Recently, noted industrialist and Pardo Tolosa President, Francisco Pardo, was quoted in an interview to the effect that his new winery, despite its recent creation, combines "technology and traditional methods of growing grapes to enhance the characteristics of quality vineyards. In this way, modernity is placed at the service of creating a traditional wine with personality, a real wine.” Such it is with the new wave of Spanish vintners, who seek to preserve some of their old ways aided by the modern trappings of a state-of-the-art winery.

Situated in the town of Albacete Alborea in the Manchuela DO area of the Castilla La Mancha growing region, the Bodega Pardo Tolosa is also an 80-hectare growing operation with a modernistic winery building. Its growing area that completely surrounds the winery is gently undulating and is well-known for low yields, a fact that actually aids the overall quality of its wines. Must of Bodega Pardo Tolosa’s emphasis is on its old vines (some are 60-80 years old) and the incredible quality juice the grapes produce. These vines are located at a height of more than 700 meters above sea level and benefit from their proximity to the cooling breezes of the Mediterranean.
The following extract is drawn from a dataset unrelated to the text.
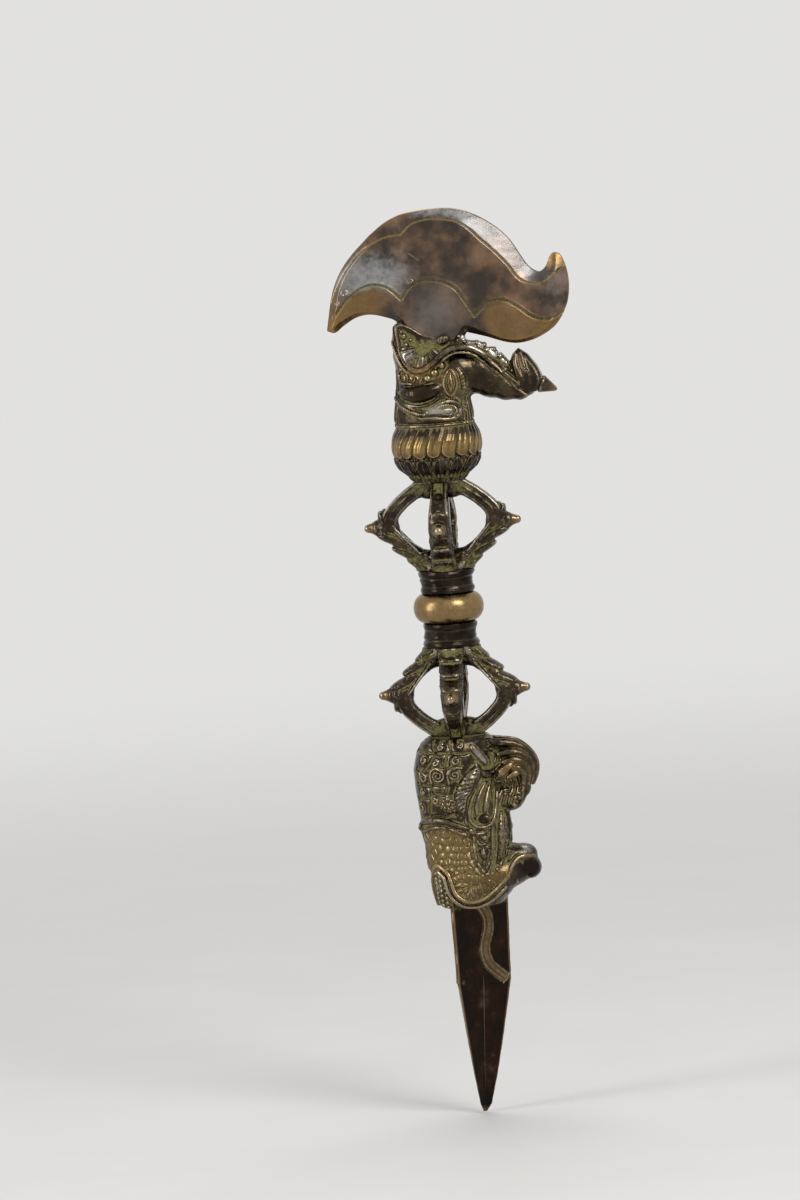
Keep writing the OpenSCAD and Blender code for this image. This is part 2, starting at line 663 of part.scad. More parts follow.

Guided by noted Spanish winemaker Luis Jimenez, Bodega Pardo Tolosa has already made a mark on the international scene with excellent scores and top awards.

Bodega Alvarez y Diez

Compared to the other featured wineries, Bodega Alvarez y Diez is an old timer having been built in 1941. It rests in part of the Duero River Basin, and is mostly planted to the venerable Verdejo grape that traces its ancestry back to the 11th Century and the reign of King Alfonso VI. It is part of the Rueda Region that has been responsible for a great deal of renewed interest in Spanish wines and in particular wines from this specific area.

Brothers Alvaro and Juan de Benito are the second-generation owners of the winery and have devoted a great deal of their time to improving their dominant estate. A 1997 renovation installed new equipment and modern techniques and allowed Bodega Alvarez y Diez a new lease on life. All barrels are stored in ancient underground caves for perfect temperature control and the hilly, undulating vineyards allow for nearly ideal growing conditions.

Located in the town of Nava del Rey (King’s Plain), the winery is on the left side of the Duero River, Spain’s principal waterway for its grape-producing areas.

About The Region

Spain is a large country geographically and has more acreage under grape cultivation than any other country in the world. Overall, Spain is the third largest in terms of world-wide wine production and grapes are grown throughout every region of the country. Since the 1950’s, Spain’s winemakers have worked steadily to improve quality and with their entry into the European Union, new legal standards for wine were put in place. Today, a new generation of winemakers have quietly begun crafting spectacular wines and experimenting with varietals that would have been unthinkable only a short time ago. Wine remains an important commodity and an integral part of Spanish culture.


Roasted Lamb


Ingredients

8 pounds of lamb (preferably baby lamb)
Salt to taste
Olive Oil
Preferred seasoning for lamb


Instructions

1. Preheat the oven to 325 degrees Fahrenheit.

2. Cut the lamb into serving size pieces and season before placing into a cooking pot. Traditionally, a clay pot is used, but any type will do.

3. Pour/rub a small amount of olive oil onto each piece of lamb and add water to the pot (no more than 1/2 inch high).

4. When the lamb is in the oven, change its temperature to low heat. This dish needs, above all, time and patience - check from time to time on the water level in the pot to be sure it won’t completely evaporate.

5. When the lamb looks semi-roasted (usually after about 1 hour), take it out of the oven and flip each piece of meat so they cook evenly.

6. Place the cooking pot back in the oven and allow lab to roast until it appears completely finished. Again, check on the water level periodically. Add additional water if necessary.

7. Serve the lamb with a simple side salad of lettuce, tomato and onion with an oil/vinegar based dressing. Add salt and pepper to taste.